### What needs to be done
Output every line below exactly.

### Provided data
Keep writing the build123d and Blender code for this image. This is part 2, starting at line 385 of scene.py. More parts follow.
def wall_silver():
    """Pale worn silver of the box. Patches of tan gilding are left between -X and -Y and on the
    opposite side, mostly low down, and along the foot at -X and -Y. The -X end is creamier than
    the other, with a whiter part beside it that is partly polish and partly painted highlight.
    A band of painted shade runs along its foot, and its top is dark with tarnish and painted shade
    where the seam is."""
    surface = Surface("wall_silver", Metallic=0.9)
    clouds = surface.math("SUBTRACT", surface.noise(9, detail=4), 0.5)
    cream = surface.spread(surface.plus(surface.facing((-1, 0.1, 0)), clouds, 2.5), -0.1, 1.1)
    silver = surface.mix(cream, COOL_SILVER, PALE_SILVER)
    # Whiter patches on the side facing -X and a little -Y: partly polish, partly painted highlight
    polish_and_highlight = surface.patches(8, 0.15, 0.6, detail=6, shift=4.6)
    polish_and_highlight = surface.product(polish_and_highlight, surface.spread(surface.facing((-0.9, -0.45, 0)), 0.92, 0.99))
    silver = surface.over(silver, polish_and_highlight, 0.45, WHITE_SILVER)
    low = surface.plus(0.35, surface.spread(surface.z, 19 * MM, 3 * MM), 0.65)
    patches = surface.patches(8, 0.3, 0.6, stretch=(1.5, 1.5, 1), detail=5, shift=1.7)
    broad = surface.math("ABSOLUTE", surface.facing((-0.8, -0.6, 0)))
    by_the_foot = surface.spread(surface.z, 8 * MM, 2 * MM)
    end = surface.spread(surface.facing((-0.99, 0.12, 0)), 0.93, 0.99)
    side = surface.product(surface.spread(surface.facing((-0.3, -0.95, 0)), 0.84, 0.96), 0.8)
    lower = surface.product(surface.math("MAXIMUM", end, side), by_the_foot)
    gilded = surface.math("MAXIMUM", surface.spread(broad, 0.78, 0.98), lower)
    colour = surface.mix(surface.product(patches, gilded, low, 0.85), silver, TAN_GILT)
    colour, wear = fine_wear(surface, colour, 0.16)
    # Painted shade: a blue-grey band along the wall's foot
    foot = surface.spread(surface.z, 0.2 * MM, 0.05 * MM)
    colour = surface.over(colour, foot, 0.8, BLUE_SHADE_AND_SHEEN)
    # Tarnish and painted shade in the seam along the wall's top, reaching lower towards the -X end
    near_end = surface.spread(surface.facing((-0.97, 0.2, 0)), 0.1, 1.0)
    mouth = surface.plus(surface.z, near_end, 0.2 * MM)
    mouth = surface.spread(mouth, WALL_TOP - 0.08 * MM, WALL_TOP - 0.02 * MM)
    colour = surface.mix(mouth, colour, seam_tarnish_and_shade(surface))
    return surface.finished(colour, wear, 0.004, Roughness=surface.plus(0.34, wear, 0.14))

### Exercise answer
Keep writing the build123d and Blender code for this image. This is part 2, starting at line 385 of scene.py. More parts follow.
def wall_silver():
    """Pale worn silver of the box. Patches of tan gilding are left between -X and -Y and on the
    opposite side, mostly low down, and along the foot at -X and -Y. The -X end is creamier than
    the other, with a whiter part beside it that is partly polish and partly painted highlight.
    A band of painted shade runs along its foot, and its top is dark with tarnish and painted shade
    where the seam is."""
    surface = Surface("wall_silver", Metallic=0.9)
    clouds = surface.math("SUBTRACT", surface.noise(9, detail=4), 0.5)
    cream = surface.spread(surface.plus(surface.facing((-1, 0.1, 0)), clouds, 2.5), -0.1, 1.1)
    silver = surface.mix(cream, COOL_SILVER, PALE_SILVER)
    # Whiter patches on the side facing -X and a little -Y: partly polish, partly painted highlight
    polish_and_highlight = surface.patches(8, 0.15, 0.6, detail=6, shift=4.6)
    polish_and_highlight = surface.product(polish_and_highlight, surface.spread(surface.facing((-0.9, -0.45, 0)), 0.92, 0.99))
    silver = surface.over(silver, polish_and_highlight, 0.45, WHITE_SILVER)
    low = surface.plus(0.35, surface.spread(surface.z, 19 * MM, 3 * MM), 0.65)
    patches = surface.patches(8, 0.3, 0.6, stretch=(1.5, 1.5, 1), detail=5, shift=1.7)
    broad = surface.math("ABSOLUTE", surface.facing((-0.8, -0.6, 0)))
    by_the_foot = surface.spread(surface.z, 8 * MM, 2 * MM)
    end = surface.spread(surface.facing((-0.99, 0.12, 0)), 0.93, 0.99)
    side = surface.product(surface.spread(surface.facing((-0.3, -0.95, 0)), 0.84, 0.96), 0.8)
    lower = surface.product(surface.math("MAXIMUM", end, side), by_the_foot)
    gilded = surface.math("MAXIMUM", surface.spread(broad, 0.78, 0.98), lower)
    colour = surface.mix(surface.product(patches, gilded, low, 0.85), silver, TAN_GILT)
    colour, wear = fine_wear(surface, colour, 0.16)
    # Painted shade: a blue-grey band along the wall's foot
    foot = surface.spread(surface.z, 0.2 * MM, 0.05 * MM)
    colour = surface.over(colour, foot, 0.8, BLUE_SHADE_AND_SHEEN)
    # Tarnish and painted shade in the seam along the wall's top, reaching lower towards the -X end
    near_end = surface.spread(surface.facing((-0.97, 0.2, 0)), 0.1, 1.0)
    mouth = surface.plus(surface.z, near_end, 0.2 * MM)
    mouth = surface.spread(mouth, WALL_TOP - 0.08 * MM, WALL_TOP - 0.02 * MM)
    colour = surface.mix(mouth, colour, seam_tarnish_and_shade(surface))
    return surface.finished(colour, wear, 0.004, Roughness=surface.plus(0.34, wear, 0.14))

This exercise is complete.